### To do
Scan the entries below and extract each line with the word "does" in it.

Structured object records:
════

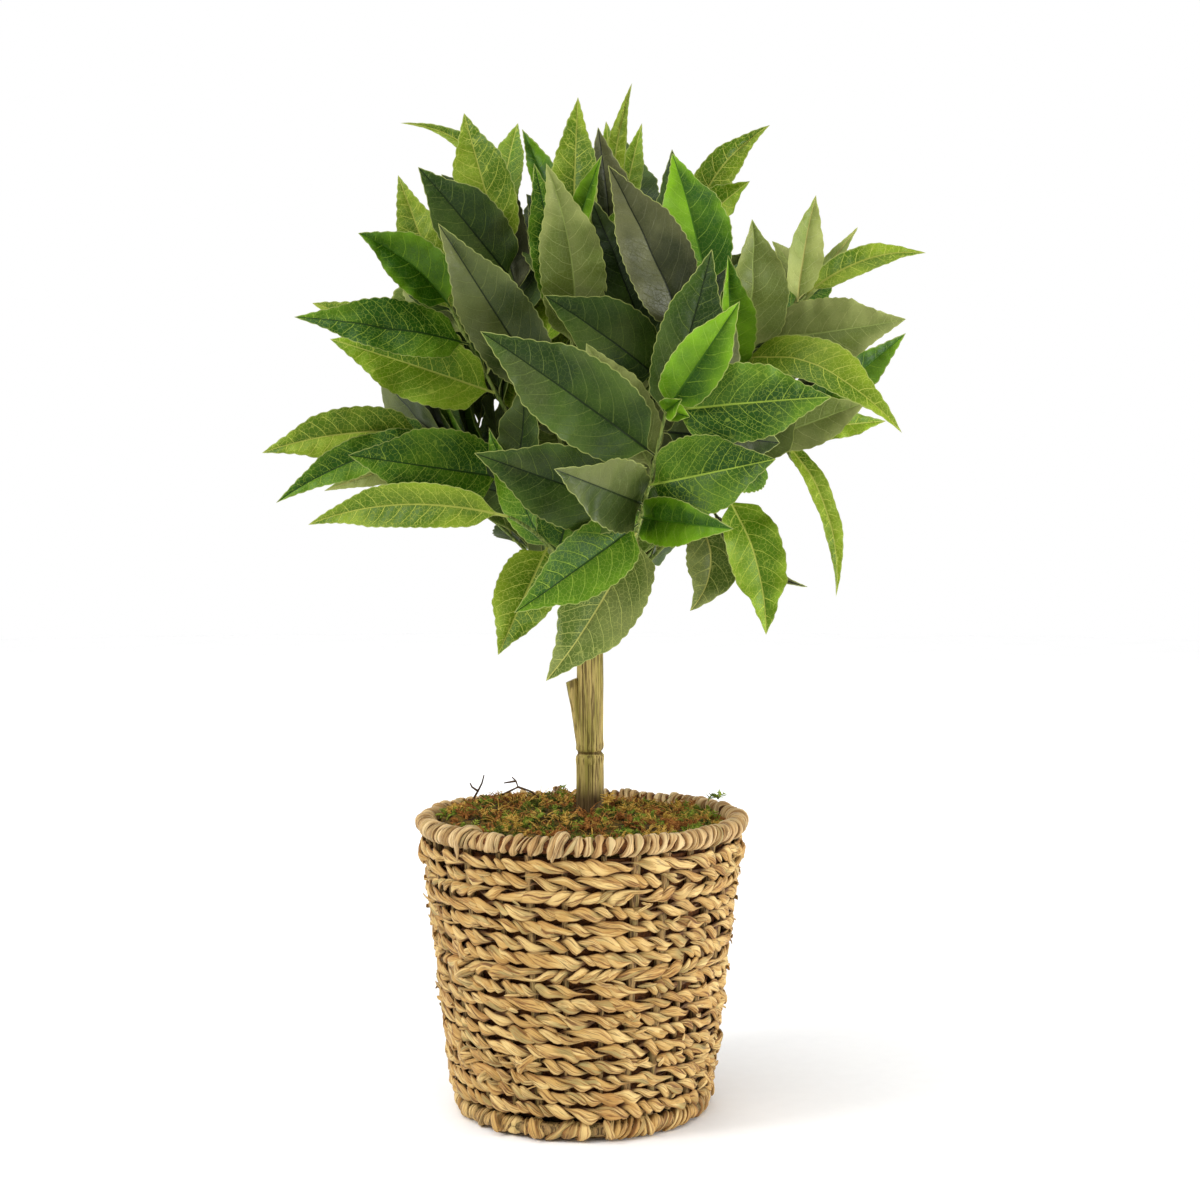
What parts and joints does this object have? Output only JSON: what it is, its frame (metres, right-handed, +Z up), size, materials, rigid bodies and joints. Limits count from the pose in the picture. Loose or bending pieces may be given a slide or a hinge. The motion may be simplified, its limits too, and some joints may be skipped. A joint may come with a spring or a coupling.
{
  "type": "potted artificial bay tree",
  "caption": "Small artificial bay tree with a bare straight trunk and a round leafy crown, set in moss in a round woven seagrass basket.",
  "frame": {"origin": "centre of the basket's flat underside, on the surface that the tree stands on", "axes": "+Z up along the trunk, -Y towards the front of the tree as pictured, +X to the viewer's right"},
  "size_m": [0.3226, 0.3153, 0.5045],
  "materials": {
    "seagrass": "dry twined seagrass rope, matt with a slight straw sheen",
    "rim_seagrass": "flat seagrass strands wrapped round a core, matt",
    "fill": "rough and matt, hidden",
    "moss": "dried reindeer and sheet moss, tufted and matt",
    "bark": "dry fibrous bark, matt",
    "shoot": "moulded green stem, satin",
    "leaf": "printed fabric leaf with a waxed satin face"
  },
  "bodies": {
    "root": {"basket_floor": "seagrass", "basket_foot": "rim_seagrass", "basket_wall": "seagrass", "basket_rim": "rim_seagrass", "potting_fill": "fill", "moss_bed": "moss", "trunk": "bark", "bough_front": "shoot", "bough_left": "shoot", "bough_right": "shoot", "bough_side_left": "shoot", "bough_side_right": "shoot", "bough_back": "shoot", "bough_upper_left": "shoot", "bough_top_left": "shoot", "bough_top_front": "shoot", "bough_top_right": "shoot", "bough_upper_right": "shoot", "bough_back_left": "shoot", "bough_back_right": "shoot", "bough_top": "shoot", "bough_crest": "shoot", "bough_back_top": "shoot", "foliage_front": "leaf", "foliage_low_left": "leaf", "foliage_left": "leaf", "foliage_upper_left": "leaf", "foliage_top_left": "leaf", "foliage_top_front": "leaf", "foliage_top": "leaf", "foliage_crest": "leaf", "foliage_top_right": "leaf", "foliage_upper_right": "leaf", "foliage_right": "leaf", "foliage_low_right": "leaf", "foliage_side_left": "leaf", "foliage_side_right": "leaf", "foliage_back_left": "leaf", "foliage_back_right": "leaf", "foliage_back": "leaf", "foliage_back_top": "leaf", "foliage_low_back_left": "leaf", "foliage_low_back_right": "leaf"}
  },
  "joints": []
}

════

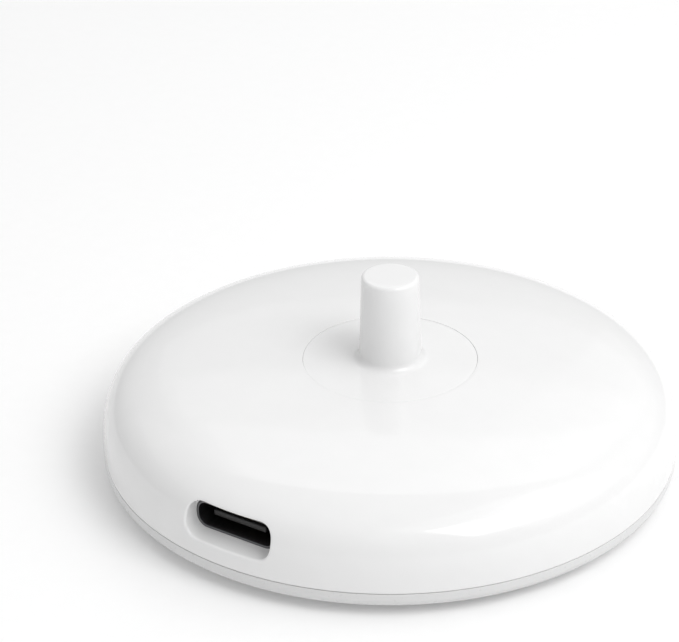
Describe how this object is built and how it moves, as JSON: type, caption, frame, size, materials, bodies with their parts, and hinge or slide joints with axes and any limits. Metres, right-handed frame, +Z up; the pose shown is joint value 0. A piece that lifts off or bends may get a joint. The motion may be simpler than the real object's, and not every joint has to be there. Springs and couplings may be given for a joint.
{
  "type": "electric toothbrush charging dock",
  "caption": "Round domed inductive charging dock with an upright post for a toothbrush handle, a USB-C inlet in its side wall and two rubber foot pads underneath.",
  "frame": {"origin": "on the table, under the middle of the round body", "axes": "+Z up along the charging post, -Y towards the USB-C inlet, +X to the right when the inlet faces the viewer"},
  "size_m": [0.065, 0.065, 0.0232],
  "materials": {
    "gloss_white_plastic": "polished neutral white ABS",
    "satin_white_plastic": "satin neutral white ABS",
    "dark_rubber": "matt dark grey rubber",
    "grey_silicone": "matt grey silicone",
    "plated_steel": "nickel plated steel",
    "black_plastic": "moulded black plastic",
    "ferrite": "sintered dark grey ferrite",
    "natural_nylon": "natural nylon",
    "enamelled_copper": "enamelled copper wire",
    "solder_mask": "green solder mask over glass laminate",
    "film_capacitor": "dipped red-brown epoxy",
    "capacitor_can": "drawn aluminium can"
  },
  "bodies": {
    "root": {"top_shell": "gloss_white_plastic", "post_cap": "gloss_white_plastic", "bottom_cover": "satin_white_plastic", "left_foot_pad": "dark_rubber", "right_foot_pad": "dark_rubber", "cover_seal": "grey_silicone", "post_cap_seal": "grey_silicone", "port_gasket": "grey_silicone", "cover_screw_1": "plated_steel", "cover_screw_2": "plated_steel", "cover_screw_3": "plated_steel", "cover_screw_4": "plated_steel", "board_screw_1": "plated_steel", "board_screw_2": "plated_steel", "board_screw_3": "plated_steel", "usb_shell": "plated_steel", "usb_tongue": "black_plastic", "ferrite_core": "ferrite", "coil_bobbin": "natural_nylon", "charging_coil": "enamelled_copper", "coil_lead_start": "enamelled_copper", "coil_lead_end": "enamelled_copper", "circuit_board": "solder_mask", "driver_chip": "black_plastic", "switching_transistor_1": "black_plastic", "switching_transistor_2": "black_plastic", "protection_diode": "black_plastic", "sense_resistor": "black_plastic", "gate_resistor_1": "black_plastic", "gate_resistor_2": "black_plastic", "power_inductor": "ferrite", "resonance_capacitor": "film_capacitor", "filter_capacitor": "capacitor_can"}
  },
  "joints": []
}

════

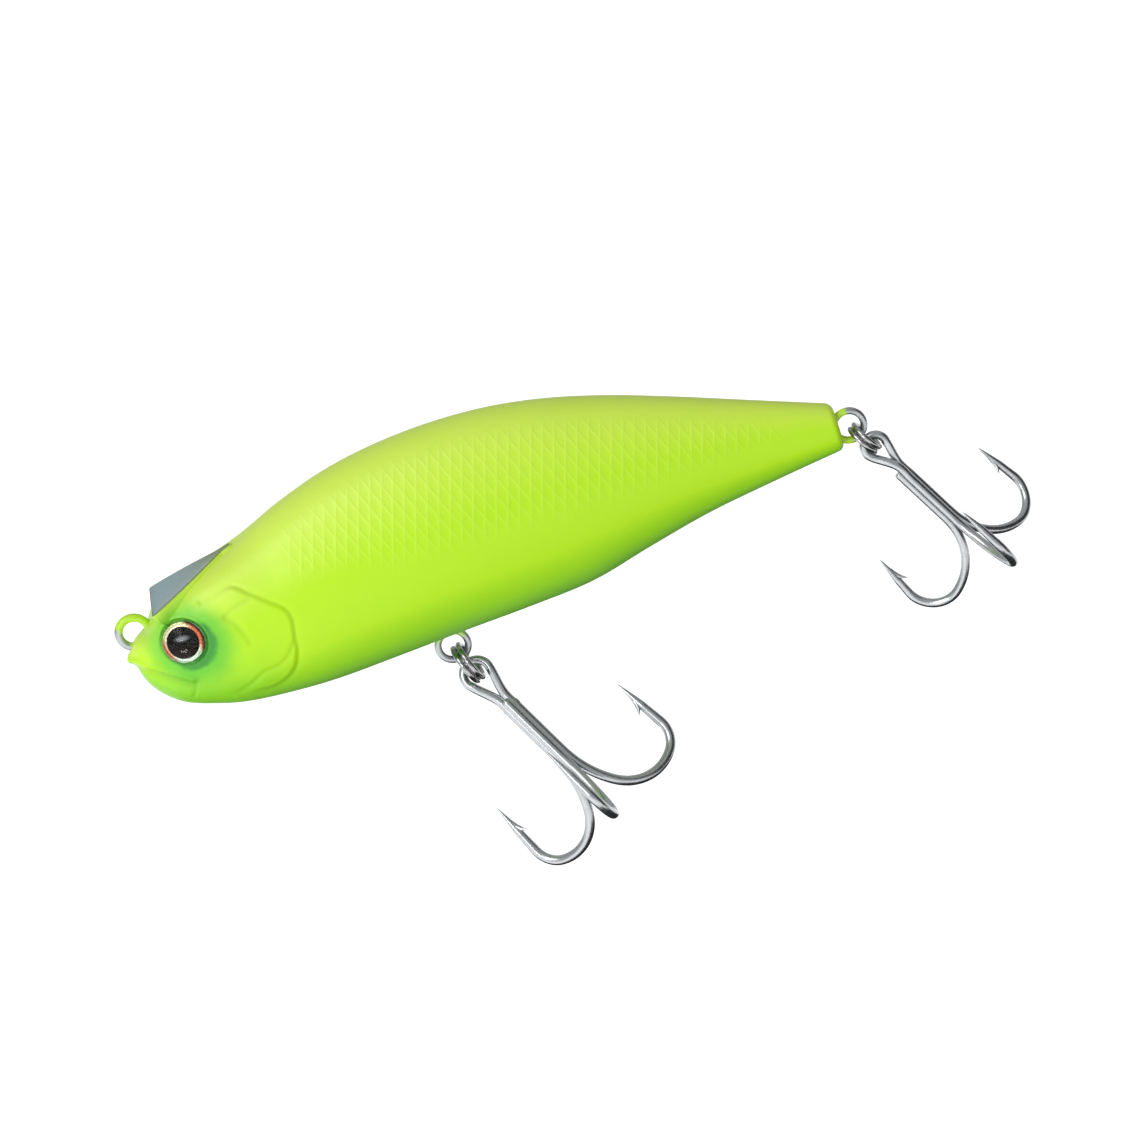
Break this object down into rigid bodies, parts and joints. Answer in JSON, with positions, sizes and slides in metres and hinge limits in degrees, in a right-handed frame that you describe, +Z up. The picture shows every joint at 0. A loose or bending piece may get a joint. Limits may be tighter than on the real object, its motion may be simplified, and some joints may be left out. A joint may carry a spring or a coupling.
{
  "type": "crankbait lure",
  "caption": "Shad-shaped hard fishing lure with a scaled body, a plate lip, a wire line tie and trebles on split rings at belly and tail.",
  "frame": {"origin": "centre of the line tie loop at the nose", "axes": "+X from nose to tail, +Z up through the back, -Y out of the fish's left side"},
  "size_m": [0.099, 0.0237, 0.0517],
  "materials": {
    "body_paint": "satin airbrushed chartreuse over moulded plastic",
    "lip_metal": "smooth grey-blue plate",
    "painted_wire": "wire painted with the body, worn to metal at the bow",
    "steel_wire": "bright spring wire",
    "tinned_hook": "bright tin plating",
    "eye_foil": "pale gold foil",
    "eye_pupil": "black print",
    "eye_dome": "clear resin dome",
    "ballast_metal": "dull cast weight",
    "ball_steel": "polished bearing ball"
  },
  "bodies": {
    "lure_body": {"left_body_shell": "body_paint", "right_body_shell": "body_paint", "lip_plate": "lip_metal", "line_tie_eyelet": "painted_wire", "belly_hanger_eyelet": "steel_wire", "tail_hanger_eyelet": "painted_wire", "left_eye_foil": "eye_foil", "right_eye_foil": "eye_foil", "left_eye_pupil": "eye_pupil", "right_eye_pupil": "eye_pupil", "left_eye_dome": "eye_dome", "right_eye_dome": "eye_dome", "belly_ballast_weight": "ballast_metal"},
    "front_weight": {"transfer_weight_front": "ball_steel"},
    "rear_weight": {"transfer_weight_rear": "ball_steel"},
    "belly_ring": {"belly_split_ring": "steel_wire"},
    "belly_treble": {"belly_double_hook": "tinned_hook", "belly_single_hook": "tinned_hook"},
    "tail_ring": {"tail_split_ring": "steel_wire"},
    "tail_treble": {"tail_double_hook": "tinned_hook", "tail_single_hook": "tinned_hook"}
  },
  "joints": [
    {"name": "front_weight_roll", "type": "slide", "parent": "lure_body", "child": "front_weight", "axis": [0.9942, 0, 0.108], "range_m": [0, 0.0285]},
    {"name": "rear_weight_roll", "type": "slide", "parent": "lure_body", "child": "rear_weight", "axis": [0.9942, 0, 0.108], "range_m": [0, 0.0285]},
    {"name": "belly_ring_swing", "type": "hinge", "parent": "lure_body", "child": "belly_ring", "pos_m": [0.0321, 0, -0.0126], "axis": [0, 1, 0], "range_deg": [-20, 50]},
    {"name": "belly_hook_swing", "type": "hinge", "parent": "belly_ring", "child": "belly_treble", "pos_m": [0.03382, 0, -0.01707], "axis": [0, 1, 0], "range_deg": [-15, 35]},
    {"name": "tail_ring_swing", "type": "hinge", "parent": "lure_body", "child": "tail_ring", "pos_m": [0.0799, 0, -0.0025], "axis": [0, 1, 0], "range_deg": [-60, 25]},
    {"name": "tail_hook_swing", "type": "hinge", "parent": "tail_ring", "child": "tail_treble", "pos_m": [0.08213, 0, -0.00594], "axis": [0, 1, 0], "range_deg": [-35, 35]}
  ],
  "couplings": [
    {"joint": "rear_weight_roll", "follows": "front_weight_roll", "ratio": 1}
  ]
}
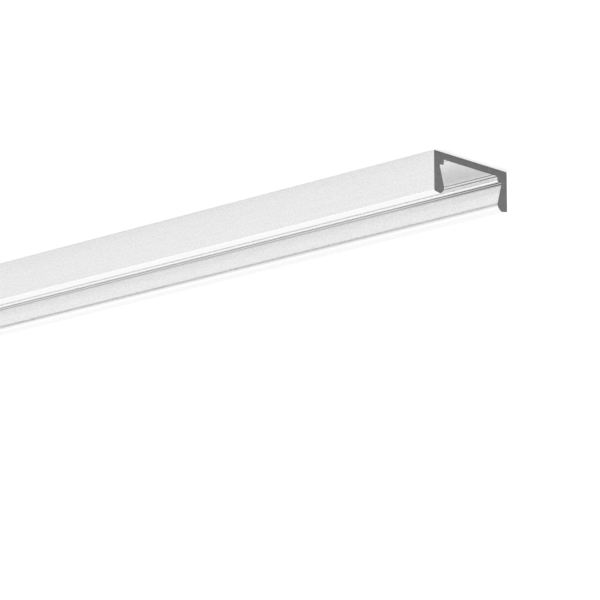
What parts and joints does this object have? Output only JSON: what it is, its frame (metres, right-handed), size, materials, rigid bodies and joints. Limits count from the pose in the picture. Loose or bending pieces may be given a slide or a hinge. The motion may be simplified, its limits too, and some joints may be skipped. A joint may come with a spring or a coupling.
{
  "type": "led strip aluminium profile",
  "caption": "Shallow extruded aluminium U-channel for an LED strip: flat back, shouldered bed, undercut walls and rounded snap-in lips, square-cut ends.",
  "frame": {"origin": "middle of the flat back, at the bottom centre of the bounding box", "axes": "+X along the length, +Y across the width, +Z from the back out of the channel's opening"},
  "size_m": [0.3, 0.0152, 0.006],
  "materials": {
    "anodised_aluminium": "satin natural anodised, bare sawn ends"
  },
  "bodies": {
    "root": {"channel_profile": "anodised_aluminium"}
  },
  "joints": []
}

════

### Worked answer
What parts and joints does this object have? Output only JSON: what it is, its frame (metres, right-handed, +Z up), size, materials, rigid bodies and joints. Limits count from the pose in the picture. Loose or bending pieces may be given a slide or a hinge. The motion may be simplified, its limits too, and some joints may be skipped. A joint may come with a spring or a coupling.
What parts and joints does this object have? Output only JSON: what it is, its frame (metres, right-handed), size, materials, rigid bodies and joints. Limits count from the pose in the picture. Loose or bending pieces may be given a slide or a hinge. The motion may be simplified, its limits too, and some joints may be skipped. A joint may come with a spring or a coupling.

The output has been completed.